I was forced to start a new chapter in life, even though I hadn’t finished writing the one before. I’ve stood on wobbly feet the past year, looking at a new chapter I wasn’t prepared for and didn’t want, trying to figure out exactly how it has changed me and how to find solid ground again. I’ve grappled with the concept of closure and wondered if it’s even possible.
Experiencing this level of grief itself has changed me forever. I’ve learned that grief isn’t a coat you put on and then take off once you feel warm again. In a way, you have to absorb grief. It’s been a process of acceptance and a process of change and adjustment for me. It has become a part of me, not in the sense that it is my identity, but in the sense that it has redefined the person I am.

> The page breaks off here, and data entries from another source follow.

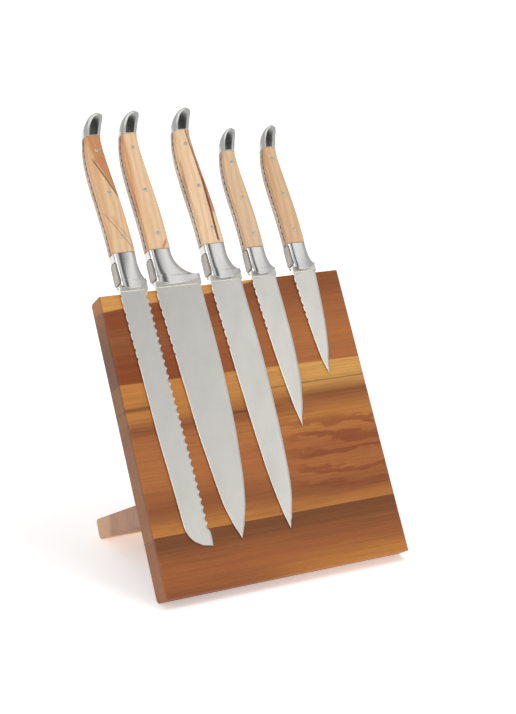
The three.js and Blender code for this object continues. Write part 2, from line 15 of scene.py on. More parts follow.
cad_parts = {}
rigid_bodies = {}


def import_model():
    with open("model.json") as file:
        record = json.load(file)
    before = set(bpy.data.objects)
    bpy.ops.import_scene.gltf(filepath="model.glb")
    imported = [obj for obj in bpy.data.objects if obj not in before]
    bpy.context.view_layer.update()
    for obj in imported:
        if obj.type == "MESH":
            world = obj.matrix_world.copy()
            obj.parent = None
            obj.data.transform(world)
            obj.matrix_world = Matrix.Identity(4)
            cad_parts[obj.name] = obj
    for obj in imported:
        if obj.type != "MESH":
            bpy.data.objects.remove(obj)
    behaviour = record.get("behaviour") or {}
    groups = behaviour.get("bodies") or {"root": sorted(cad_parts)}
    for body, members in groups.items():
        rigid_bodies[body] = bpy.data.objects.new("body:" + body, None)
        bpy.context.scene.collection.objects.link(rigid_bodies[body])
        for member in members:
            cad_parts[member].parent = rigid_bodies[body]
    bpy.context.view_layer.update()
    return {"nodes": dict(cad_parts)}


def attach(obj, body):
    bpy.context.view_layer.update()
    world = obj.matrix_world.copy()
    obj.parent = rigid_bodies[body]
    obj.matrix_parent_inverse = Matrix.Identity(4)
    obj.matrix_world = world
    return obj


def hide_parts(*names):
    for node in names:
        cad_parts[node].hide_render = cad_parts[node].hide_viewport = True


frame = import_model()

log = logging.getLogger("knife_block")

MM = 0.001  # the pieces are modelled in millimetres and placed in metres
TIGHT = 0.12  # the seam left between wood and steel that are fitted by hand


# ---------------------------------------------------------------- numbers and curves


def lerp(start: float, end: float, share: float) -> float:
    """The value a share of the way from start to end."""
    return start + (end - start) * share


def clamp(value: float, low: float = 0.0, high: float = 1.0) -> float:
    """The value, held between two limits."""
    return max(low, min(high, value))


def smooth(value: float) -> float:
    """A share from 0 to 1 eased at both ends."""
    held = clamp(value)
    return held * held * (3 - 2 * held)


class Curve:
    """A smooth curve through a list of (place, height) points, read at a place."""

    def __init__(self, points: Sequence[tuple[float, float]]) -> None:
        """Keeps the points, whose places only rise."""
        self.points = list(points)

    def _neighbours(self, k: int) -> list[tuple[float, float]]:
        """The four points round segment k, the end ones repeated."""
        last = len(self.points) - 1
        return [self.points[clamp_index(i, last)] for i in (k - 1, k, k + 1, k + 2)]

    def _mixed(self, k: int, share: float, axis: int) -> float:
        """One coordinate a share of the way along segment k."""
        a, b, c, d = (point[axis] for point in self._neighbours(k))
        leave, arrive = (c - a) / 2, (d - b) / 2
        cubic = (2 * b - 2 * c + leave + arrive) * share**3
        square = (-3 * b + 3 * c - 2 * leave - arrive) * share**2
        return cubic + square + leave * share + b

    def at(self, place: float) -> float:
        """The height of the curve at a place."""
        k = 0
        while k < len(self.points) - 2 and self.points[k + 1][0] < place:
            k += 1
        low, high = self.points[k][0], self.points[k + 1][0]
        return self._mixed(k, clamp((place - low) / (high - low)), 1)

    def along(self, share: float) -> tuple[float, float]:
        """The point a share of the way along, each segment taking as much as the next."""
        place = clamp(share) * (len(self.points) - 1)
        k = min(int(place), len(self.points) - 2)
        return self._mixed(k, place - k, 0), self._mixed(k, place - k, 1)


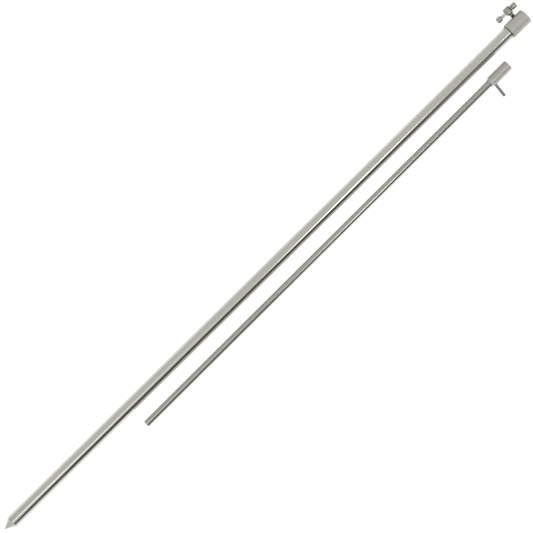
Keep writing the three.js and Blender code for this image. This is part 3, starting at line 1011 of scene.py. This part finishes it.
# %% [markdown]
# A pin stands out of the head as a peg for the finger. It leans a little towards the foot, and
# since the head lies on the ground, it droops until the rim of its end lies there too. Head and rod
# are cross-drilled together for it, so one drill, made from the pin's own line, cuts both.

# %% Where the pin goes
PIN_RADIUS = 1.75
PIN_REACH = 25.5
PIN_ABOVE_HEAD_FOOT = 6.2
PIN_LEAN_DEG = 4.0
PIN_FAR_WALL_LEFT = 0.9
PIN_EDGE = 0.4
PIN_GAP = 0.1

# The rim of the pin's end is hypot(rim_along, PIN_RADIUS) from the rod's axis, and it has to come
# down by the head's radius. The pin's own axis falls less steeply, as the rim lies below it.
rim_along = PIN_REACH - PIN_EDGE
fall = (np.arcsin(head_radius / np.hypot(rim_along, PIN_RADIUS))
        - np.arctan2(PIN_RADIUS, rim_along))
lean = np.radians(PIN_LEAN_DEG)
droop = np.arcsin(np.sin(fall) / np.cos(lean))
beside = np.cross([0, 0, 1], rod_axis)
pin_along = (-np.sin(lean) * rod_axis - np.cos(lean) * np.cos(droop) * beside
             - np.cos(lean) * np.sin(droop) * np.array([0, 0, 1]))
pin_on_axis = head_foot + PIN_ABOVE_HEAD_FOOT * rod_axis
pin_far = head_radius - PIN_FAR_WALL_LEFT


def pin_drill():
    """A bit for the pin's hole, a little wider than the pin."""
    size = PIN_RADIUS + PIN_GAP
    return drill_bit([(-pin_far - PIN_GAP, size), (head_radius + OVERRUN, size)],
                     pin_on_axis, pin_along)


print(f"the pin leans {PIN_LEAN_DEG} degrees and droops {np.degrees(droop):.1f} degrees")

# %% [markdown]
# The rod and the plug in its foot come next, and then the pin, a plain bar with broken ends. The
# rod is made as the tube was, from an outline that closes on itself, and the plug and the pin as
# the bar was.

# %% Rod, foot plug and pin
ROD_WALL = 1.0
ROD_EDGE = 0.25
PLUG_GAP = 0.25
PLUG_EDGE = 0.4

rod_bore = rod_radius - ROD_WALL
rod = turned("polished_rod", eased([
    corner(0, rod_bore, ROD_EDGE),
    corner(0, rod_radius, ROD_EDGE),
    corner(rod_length, rod_radius, TUBE_EDGE),
    corner(rod_length, rod_bore, TUBE_EDGE),
], closed=True), rod_foot, rod_axis, closed=True)
drill(rod, [pin_drill()])
finish_piece(rod, "inner_rod", polished_rod)

plug_foot, plug_length, _ = lying("rod_foot_plug")
plug_radius = rod_bore - PLUG_GAP
plug = turned("foot_plug", eased([
    corner(0, 0),
    corner(0, plug_radius, PLUG_EDGE),
    corner(plug_length, plug_radius, PLUG_EDGE),
    corner(plug_length, 0),
]), plug_foot, rod_axis, SMALL_SIDES)
finish_piece(plug, "rod_foot_plug", bright_along)

pin = turned("side_pin_peg", eased([
    corner(-pin_far, 0),
    corner(-pin_far, PIN_RADIUS - PIN_EDGE, FINE_EDGE),
    corner(PIN_EDGE - pin_far, PIN_RADIUS, FINE_EDGE),
    corner(PIN_REACH - PIN_EDGE, PIN_RADIUS, FINE_EDGE),
    corner(PIN_REACH, PIN_RADIUS - PIN_EDGE, FINE_EDGE),
    corner(PIN_REACH, 0),
]), pin_on_axis, pin_along, SMALL_SIDES)
finish_piece(pin, "side_pin", drawn_pin)

# %% [markdown]
# The head is bored from below for the rod and has a blind socket in its top, tapped 3/8 in BSF, the
# thread that rod rests and alarms share. The socket ends in the cone of the drill's point. Its
# thread could be cut with a Boolean, from a screw made for it, but the stud's formula serves here
# too: a positive depth widens the bore where a negative one narrows the shaft.

# %% Head with its tapped socket
HEAD_BORE_DEPTH = 14.5
HEAD_SKIRT_LENGTH = 1.8
HEAD_SKIRT_WALL = 0.4
HEAD_TOP_CHAMFER = 0.6
SOCKET_RADIUS = 4.2
SOCKET_BLIND_DEPTH = 16.0
SOCKET_MOUTH_CHAMFER = 0.8
SOCKET_PITCH = 25.4 / 20
SOCKET_THREAD_DEPTH = 0.56
SOCKET_THREAD_LENGTH = 13.0
DRILL_POINT_DEG = 118

socket_floor = head_length - SOCKET_BLIND_DEPTH
drill_point = SOCKET_RADIUS / np.tan(np.radians(DRILL_POINT_DEG / 2))
head_bore = rod_radius + SOCKET_GAP
head_outline = eased([
    corner(HEAD_BORE_DEPTH, 0),
    corner(HEAD_BORE_DEPTH, head_bore),
    *skirted_foot(head_bore, head_radius, HEAD_SKIRT_WALL, HEAD_SKIRT_LENGTH),
    corner(head_length - HEAD_TOP_CHAMFER, head_radius, CHAMFER_EDGE),
    corner(head_length, head_radius - HEAD_TOP_CHAMFER),
    corner(head_length, SOCKET_RADIUS + SOCKET_MOUTH_CHAMFER),
    corner(head_length - SOCKET_MOUTH_CHAMFER, SOCKET_RADIUS, FINE_EDGE),
    corner(socket_floor, SOCKET_RADIUS, FINE_EDGE),
    corner(socket_floor - drill_point, 0),
])
cut_into_socket = helix(SOCKET_RADIUS, head_length - SOCKET_THREAD_LENGTH, head_length,
                        SOCKET_PITCH, SOCKET_THREAD_DEPTH, SOCKET_PITCH)
head = turned("rod_head_socket", ringed(head_outline, SOCKET_RADIUS, SOCKET_PITCH),
              head_foot, rod_axis, thread=cut_into_socket)
drill(head, [pin_drill()])
finish_piece(head, "rod_head", satin_head)
refinish(head, polished_rod, head_foot, rod_axis, (0, HEAD_SKIRT_LENGTH))
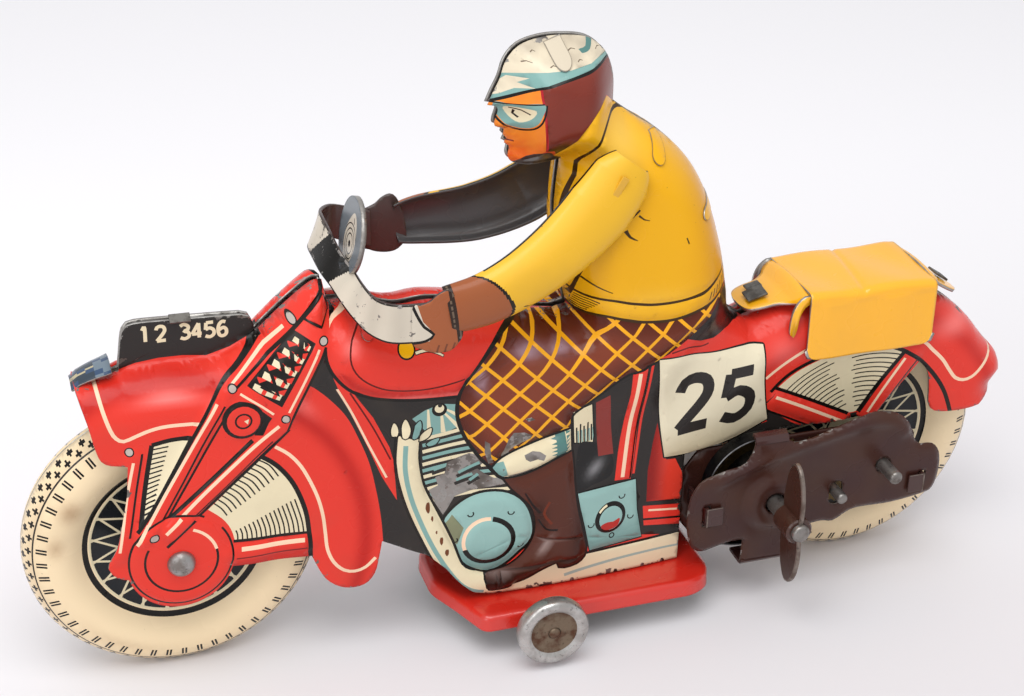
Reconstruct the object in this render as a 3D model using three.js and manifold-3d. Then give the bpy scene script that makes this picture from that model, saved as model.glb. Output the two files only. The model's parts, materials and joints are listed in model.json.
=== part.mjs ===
// Tin wind-up motorcycle with rider, modelled as the pieces that a press shop makes.
// Millimetres. The bench frame used below has x = 0 at the front axle (front of the machine towards -X),
// y = 0 on the seam between the two pressed halves (-Y is the machine's left) and z = 24 at both axles.
// The bench group is moved at the end so that the origin is the middle of the base of the whole toy.
import * as THREE from 'three';
import * as BufferGeometryUtils from 'three/addons/utils/BufferGeometryUtils.js';
import Module from 'manifold-3d';

const wasm = await Module();
wasm.setup();

// ---------- driving dimensions ----------
const GAP = 0.3;
const WHEEL_R = 26.2;
const WHEEL_Z = 24;
const WHEELBASE = 132.9;
const TYRE_HALF_WIDTH = 4.9;
const TYRE_CROWN_R = 20.4;
const RIM_R = 15.6;
const TIN = 0.8;
const SEAM_GAP = 0.15;
const ROLL_WIDTH = 8;
const GRID = 4.8;

const BASE_TOP = 7;
const BASE_BOTTOM = 4;
const BASE_HALF_WIDTH = 18.8;

const STABILISER = { x: 63.9, z: 5.65, r: 6.65, outer: 25.2, thick: 3, axleR: 1.1 };

const ARBOR = { x: 110.3, z: 20, r: 1.7, tip: -28 };
const LAYSHAFT = { x: 123.3, z: 19.7, r: 1.1, tip: -18.8 };
const REAR_AXLE = { x: WHEELBASE, z: WHEEL_Z, r: 1.3, tip: -21.2 };
const INNER_PLATE = { y: -6.9, thick: 0.7 };
const OUTER_PLATE = { y: -14.9, thick: 0.8 };

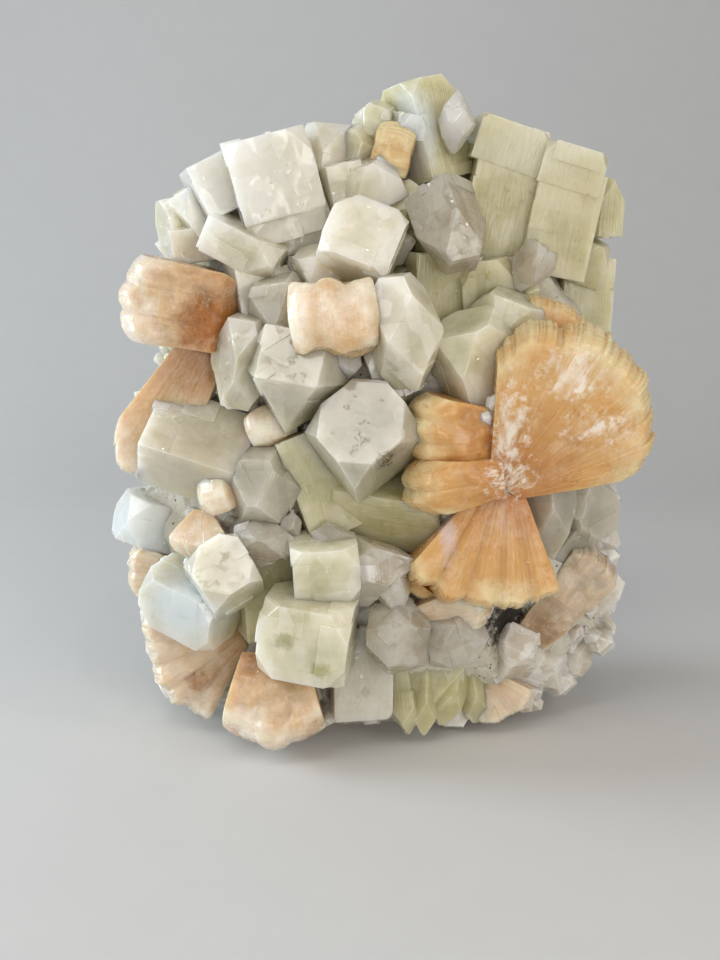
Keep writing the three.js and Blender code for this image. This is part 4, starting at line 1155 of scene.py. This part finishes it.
def tree_of(meshes):
    """A tree to cast rays at some meshes."""
    points, faces = [], []
    for mesh in meshes:
        first = len(points)
        points += [vert.co.copy() for vert in mesh.vertices]
        faces += [[first + i for i in face.vertices] for face in mesh.polygons]
    return BVHTree.FromPolygons(points, faces)


in_front = []
grown = []
for name, kind, tone, bodies in PIECES:
    name = f"{'stilbite' if kind in STILBITES else 'apophyllite'}_{name}"
    meshes = []
    for body in bodies:
        shade = tone + 0.5 * (chance(body["seed"], 3) - 0.5)
        meshes += crystal_meshes(body, shade) if "planes" in body else [lobe_mesh(body, shade)]
    whole = largest_part(cut_back(boolean(meshes[0], meshes[1:], "UNION"), in_front))
    add_piece(f"{name}_grown", whole, kind, [name])
    grown.append(whole)
    for body in bodies:
        mesh = cutter(body)
        in_front.append((mesh, box_of(mesh)))
shown = tree_of(grown)

# the knot where the lobes of the big bow tie meet, and clear crystals sitting on it
WAIST = lobe(
    [35.0, -23.8, 76], [30, 84, 0], [7.6, 12, 1], [4.4, 4.2], [4, 24, 0.3],
    groove=0.2, swell=1, lumps=2, blading=0.3,
)
add_piece("big_bow_tie_waist", lobe_mesh(WAIST[0], 0.5), PEACH)
BEADS = (
    ([31.4, -33.5, 99.6], [1.9, 1.7, 2.4], [24, 40, 20]),
    ([29.4, -33.0, 95.4], [1.5, 1.5, 2.2], [-30, 60, 40]),
    ([33.2, -34.0, 97.0], [1.0, 1.1, 1.5], [60, 30, 10]),
)
for number, (at, half, tilt) in enumerate(BEADS):
    body = crystal(at, half, tilt, [0.6, 0.5])[0]
    add_piece(f"clear_bead_{number}", crystal_body(body["planes"], body, 0.5, PLATE_ROUND, 1), SPARKLE)


# ---------------------------------------------------------------- the matrix

ROCK_VOXEL = 1.4  # mm
ROCK_SWELLS = ((0.05, 2.2), (0.16, 1.1), (0.5, 0.5))  # (waves a mm, height in mm)
ROCK_FLAT = 0.5  # the matrix rests on what is lower than this, mm
ROCK_FADE = 4.0  # and its relief is full above this, mm


def rough_rock(node):
    """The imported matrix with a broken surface, still flat where it rests."""
    rock = add_object("rock", node.data.copy())
    remesh = rock.modifiers.new("remesh", "REMESH")
    remesh.mode = "VOXEL"
    remesh.voxel_size = ROCK_VOXEL * MM
    depsgraph = bpy.context.evaluated_depsgraph_get()
    mesh = bpy.data.meshes.new_from_object(rock.evaluated_get(depsgraph))
    bpy.data.objects.remove(rock)
    places = points_of(mesh)
    normals = np.empty(places.size)
    mesh.vertex_normals.foreach_get("vector", normals)
    for place, normal in zip(places, normals.reshape(-1, 3)):
        if place[2] < ROCK_FLAT * MM:
            place[2] = 0.0
            continue
        point = Vector(place / MM)
        height = sum(size * noise.noise(point * waves) for waves, size in ROCK_SWELLS)
        lift = min(1.0, place[2] / (ROCK_FADE * MM))
        place += normal * height * MM * lift
        place[2] = max(place[2], 0.0)
    mesh.vertices.foreach_set("co", places.reshape(-1))
    mesh.update()
    return mesh


matrix_mesh = rough_rock(frame["nodes"]["matrix"])
add_piece("matrix_rock", matrix_mesh, BASALT, ["matrix"])

# ---------------------------------------------------------------- small crystals on the matrix

LEAN = 0.45  # how unevenly the small crystals lean
SMALL_ROUND = 0.12  # width of their worn edges, mm
CAVITY_BARE = 11.5  # no small crystal stands nearer to the middle of the dark hollow, mm
CAVITY_EDGE = 9.0  # and no spot is picked nearer to it, mm


def ground_spots(mesh, number, spacing, seed, wanted):
    """Spots on the matrix at least spacing mm apart, each with the way out from it."""
    places, corners = points_of(mesh), triangles_of(mesh)
    a, b, c = (places[corners[:, k]] / MM for k in range(3))
    out = np.cross(b - a, c - a)
    area = np.linalg.norm(out, axis=1)
    out /= area[:, None] + 1e-12
    draws = np.random.default_rng(seed)
    picks = draws.choice(len(corners), size=number, p=area / area.sum())
    kept, ways = [], []
    for pick, (u, v) in zip(picks, draws.random((number, 2))):
        if u + v > 1:
            u, v = 1 - u, 1 - v
        spot = a[pick] + u * (b[pick] - a[pick]) + v * (c[pick] - a[pick])
        if not wanted(spot, out[pick]):
            continue
        if kept and np.linalg.norm(np.array(kept) - spot, axis=1).min() < spacing:
            continue
        kept.append(spot)
        ways.append(out[pick])
    return list(zip(kept, ways)), draws


def ground_crystal(spot, way, size, draws):
    """One small crystal that leans out of the matrix."""
    lean = way + draws.normal(0, LEAN, 3)
    lean /= np.linalg.norm(lean)
    tip = math.degrees(math.atan2(lean[0], lean[2]))
    tilt = (tip, -math.degrees(math.asin(lean[1])), draws.random() * 90)
    long = size * (1.0 + 0.9 * draws.random())
    half = [size, size * (0.8 + 0.4 * draws.random()), long]
    return crystal(list(spot + way * size * 0.2), half, tilt, (0.3 + 0.6 * draws.random(), 0))[0]


def hides_a_piece(mesh):
    """Whether a mesh stands in front of a piece that the photographed side shows."""
    low, high = box_of(mesh)
    for across in (0.1, 0.5, 0.9):
        for up in (0.1, 0.5, 0.9):
            x = low[0] + (high[0] - low[0]) * across
            z = low[2] + (high[2] - low[2]) * up
            hit = shown.ray_cast(Vector((x, -1.0, z)), Vector((0.0, 1.0, 0.0)))[0]
            if hit and low[1] < hit.y < high[1] + 0.02:
                return True
    return False


def ground_piece(name, kind, spots_on, sizes, draws):
    """Joins the small crystals of one kind, cuts them back and puts them in the scene."""
    meshes = []
    for spot, way in spots_on:
        body = ground_crystal(spot, way, draws.uniform(*sizes), draws)
        mesh = crystal_body(body["planes"], body, draws.random(), SMALL_ROUND, 1)
        if in_cavity(spot, CAVITY_BARE):
            continue
        if mesh and box_of(mesh)[0][2] > 0 and not hides_a_piece(mesh):
            meshes.append(mesh)
    add_piece(name, cut_back(boolean(meshes[0], meshes[1:], "UNION"), in_front), kind)


def faces_front(spot, way):
    return spot[2] > 4 and way[1] < 0.25 and spot[1] < 16


def in_cavity(spot, reach):
    """Whether a spot is within reach of the middle of the dark hollow, seen from the front."""
    (across, _, up), _ = CAVITY[0]
    return np.linalg.norm(np.array([spot[0] - across, spot[2] - up])) < reach


LEVELS = (  # (name, spots tried, spacing in mm, seed, half sizes in mm)
    ("coarse", 4000, 8.0, 11, (3.4, 5.8)),
    ("fine", 16000, 3.6, 12, (1.1, 2.6)),
)
GROUNDS = (  # where each kind of small crystal stands
    (GREEN, lambda spot: spot[0] > 6 and spot[2] > 84),
    (SPARKLE, lambda spot: spot[2] <= 66 and spot[0] > -34),
    (MILKY, lambda spot: True),
)
for level, number, spacing, seed, sizes in LEVELS:
    left, draws = ground_spots(
        matrix_mesh, number, spacing, seed,
        lambda spot, way: faces_front(spot, way) and not in_cavity(spot, CAVITY_EDGE),
    )
    for kind, belongs in GROUNDS:
        mine = [pair for pair in left if belongs(pair[0])]
        left = [pair for pair in left if not belongs(pair[0])]
        ground_piece(f"druse_{level}_{kind.lower()}", kind, mine, sizes, draws)

# ---------------------------------------------------------------- stage, light and camera

CAMERA_AT = (-3.5, -320.0, 140.0)
CAMERA_PITCH = 12.0  # degrees below level
CAMERA_LENS = 42.0
AIM = (0, 0, 95)  # the middle of the cluster
DAYLIGHT = (1.0, 1.0, 1.0)
WARM_WHITE = (1.0, 0.97, 0.93)
WINDOW_BLUE = (0.80, 0.91, 1.0)
FLOOR_GREYS = ((0.62, 0.62, 0.62), (0.65, 0.65, 0.645))
ROOM_COLOUR = (1.0, 0.98, 0.95, 1.0)
ROOM_STRENGTH = 0.32


def area_light(name, at, size, power, colour):
    """A soft square light at a place in millimetres, turned to the middle of the cluster."""
    light = bpy.data.lights.new(name, "AREA")
    light.shape = "SQUARE"
    light.size = size * MM
    light.energy = power
    light.color = colour
    lamp = add_object(name, light)
    lamp.location = Vector(at) * MM
    lamp.rotation_euler = (Vector(AIM) * MM - lamp.location).to_track_quat("-Z", "Y").to_euler()


def backdrop():
    """A pale floor that rises behind the cluster in one curve."""
    half, front, back, height, bend = 4000, -4000, 700, 1400, 400
    profile = [(front, 0.0), (back - bend, 0.0)]
    profile += [
        (back - bend + bend * math.sin(step * DEGREE), bend - bend * math.cos(step * DEGREE))
        for step in range(10, 90, 10)
    ]
    profile += [(back, float(bend)), (back, height)]
    verts = [(side * half * MM, y * MM, z * MM) for y, z in profile for side in (-1, 1)]
    faces = [(2 * i, 2 * i + 1, 2 * i + 3, 2 * i + 2) for i in range(len(profile) - 1)]
    mesh = bpy.data.meshes.new("backdrop")
    mesh.from_pydata(verts, [], faces)
    mesh.shade_smooth()
    finish = Finish("backdrop")
    speck = finish.noise(finish.signal("ShaderNodeTexCoord", {}, "Object"), 60.0, 3.0)
    colour = finish.blend(speck, *FLOOR_GREYS)
    mesh.materials.append(finish.end({"Base Color": colour, "Roughness": 0.8}))
    add_object("backdrop", mesh)


backdrop()
area_light("window_left", (-700, 40, 260), 320, 4.0, WINDOW_BLUE)
# each window is a few panes, which show as small bright shapes on the flat faces
for pane, (across, up) in enumerate(((-130, -90), (130, -90), (-130, 90), (130, 90))):
    area_light(f"key_{pane}", (-240 + across, -420 - up, 660 + up), 210, 0.31, WARM_WHITE)
    area_light(f"low_fill_{pane}", (60 + 1.3 * across, -640, 100 + up), 150, 0.30, (1.0, 0.96, 0.90))
for pane, (across, up) in enumerate(((-120, -80), (120, -80), (-120, 100), (120, 100))):
    area_light(f"fill_{pane}", (520 + across, -520 + across, 260 + up), 180, 0.34, (1.0, 0.93, 0.84))
area_light("glint_top", (90, -330, 640), 34, 0.17, DAYLIGHT)
area_light("glint_left", (-420, -430, 240), 34, 0.17, (0.85, 0.94, 1.0))
area_light("glint_right", (380, -330, 420), 34, 0.15, (1.0, 0.97, 0.92))

world = bpy.data.worlds.new("soft_room")
world.use_nodes = True
world.node_tree.nodes["Background"].inputs["Color"].default_value = ROOM_COLOUR
world.node_tree.nodes["Background"].inputs["Strength"].default_value = ROOM_STRENGTH
bpy.context.scene.world = world

view = bpy.data.cameras.new("camera")
view.lens = CAMERA_LENS
camera = add_object("camera", view)
camera.location = Vector(CAMERA_AT) * MM
camera.rotation_euler = ((90 - CAMERA_PITCH) * DEGREE, 0.0, 0.0)
bpy.context.scene.camera = camera
bpy.context.scene.view_settings.view_transform = "Standard"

I ask myself exactly how Hannah’s death has changed me, but I honestly don’t think I fully know yet. I know that time will reveal more, but for now there are a few things I do know. I know that since Hannah died, I have a deeper level of compassion, love, and concern over the well-being of others than I ever did before. I’ve become more sensitive and educated in how to support people in ways that will be most helpful to them. I’ve found a deep desire to make a difference, to stand up for those who suffer silently and could too easily slip under the radar. I’ve found a voice to advocate for those who suffer from mental illness. I want to be a light in the darkness. And although Hannah’s death itself will never be something I view as “good,” I do know that the qualities I’ve gained are good gifts, because they make me a stronger, more loving and more dependable person. And I am grateful for that.